Nana’s Vol-O-Vent:

Nana's Vol-O-Vent

My mother-in-law was a great lady!

She was thoughtful. She was loving. She was giving.

She had a heart big enough to encompass the entire cosmos, and it did. But mostly, she poured her love back into her family: her children and grand children.

A real lady in every sense of the word, and I was fortunate enough to have shared the same house with her for ten years!

My mother-in-law also loved cooking. Going forward with this blog, you are bound to see a great many of her recipes.

She was “Nana” to her two adoring grand daughters, and since this is for you Maggie & Mona, that’s how we shall refer to her throughout.

Nana’s favourite holiday was Christmas, no wonder she’s been on my mind a lot these days! Almost every dish I think of, pushes her picture to the forefront of my mind. A huge happy smile!

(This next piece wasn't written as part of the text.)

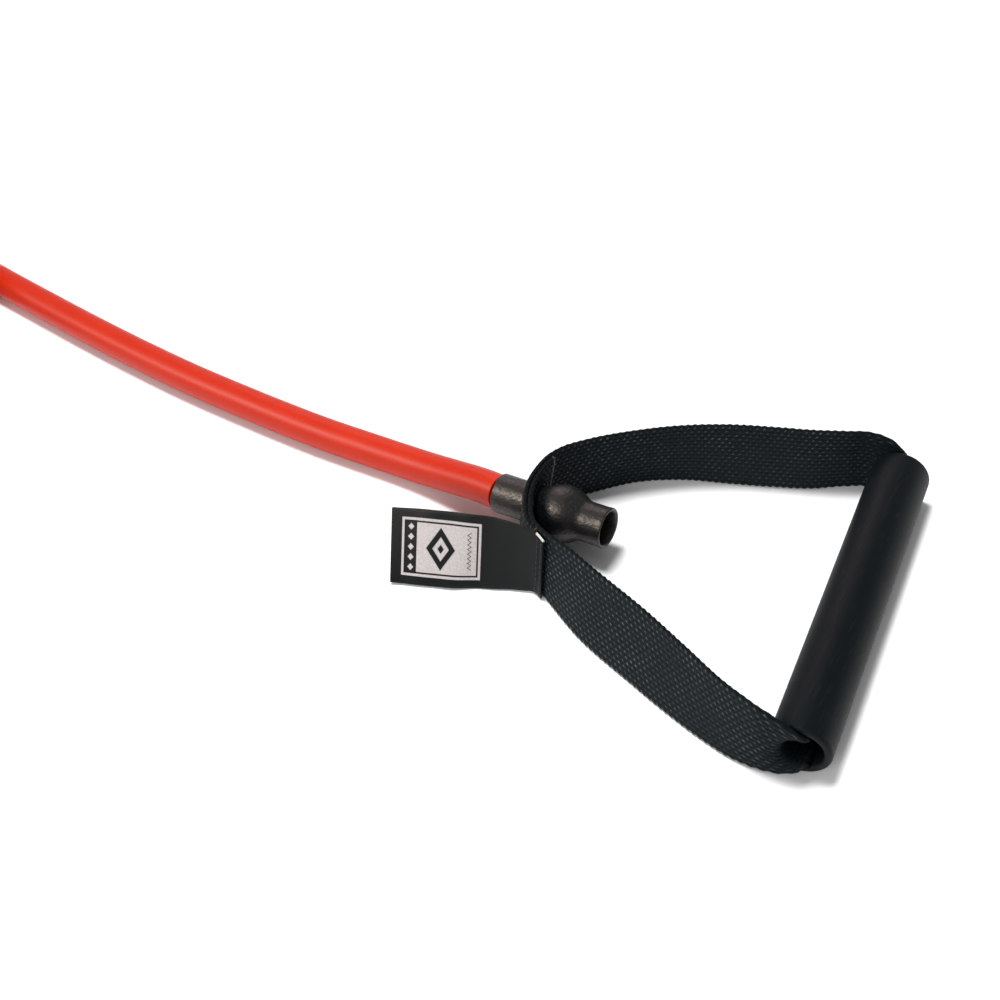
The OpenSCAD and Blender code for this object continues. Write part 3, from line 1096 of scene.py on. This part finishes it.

I see you mother-in-law, so lets get cooking shall we?!


This very special appetizer, was one of Nana’s favorites. It always appeared on special occasions, and never failed to impress! The light puff pastry case, is very versatile and can be filled with anything really. Chicken, fish, shrimps, vegetables….

In this recipe I used chicken liver, but don’t panic please!! I know many people are not partial to liver, so feel free to substitute with whatever feels right to you.


Frozen puff pastry (the kind that is already cut into rounds. I used two packets of 10 rounds each, which make 10 vol-o-vent cases)

500 grs liver (or chicken, or shrimp, or fish!)

250 grs mushrooms

1 medium onion

2 cups frozen peas

2 heaped tbsps flour


some cream


1)Vol-O-Vent cases:

thaw the pastry

arrange 10 rounds on a grease proof paper lined oven tray

brush the 10 rounds with a beaten egg

cut a small circle in the center of the other 10 rounds (half separate/loosen the small circle which will later become your lid)

place the second lot of 10 rounds (with lids) on the first lot of 10 already on your tray

bake in a 180 centigrade pre-heated oven with fan until done (sorry I never time it, I just keep an eye on it and remove when its done. Its safer this way.)

let cool no more than a minute (just to be able to handle without burning your fingers)

loosen the lids with a sharp serrated very pointy knife, handling the pastry really carefully & lightly. Remove any extra bits & pieces (if any) from the inside.

2) Filling:

Cut your filling into small bite-size pieces, cook separately, and keep on the side

slice mushrooms (small-ish slices) and sautee lightly

remove from pan

chop onions fine and sautee in same pan

add the flour and stir (you may need to add more oil (or butter) in order to loosen the mixture)

add the milk and stir using a whisk working your mixture into a light bechamel

add the mushrooms and the frozen peas

continue on low heat

add the cooked filling to the mixture

you may need to add a bit of cream towards the end to adjust the consistency

(you can cook your filling from the day before and just re-heat before serving. But never, EVER, prepare your pastry ahead of time! Not even a couple of hours before. Believe me I’ve tried, and it is best served fresh from the oven. Your guests can wait that extra bit if necessary …)

spoon your filling into the vol-o-vent cases, place the lid on top, et voila! ready for serving.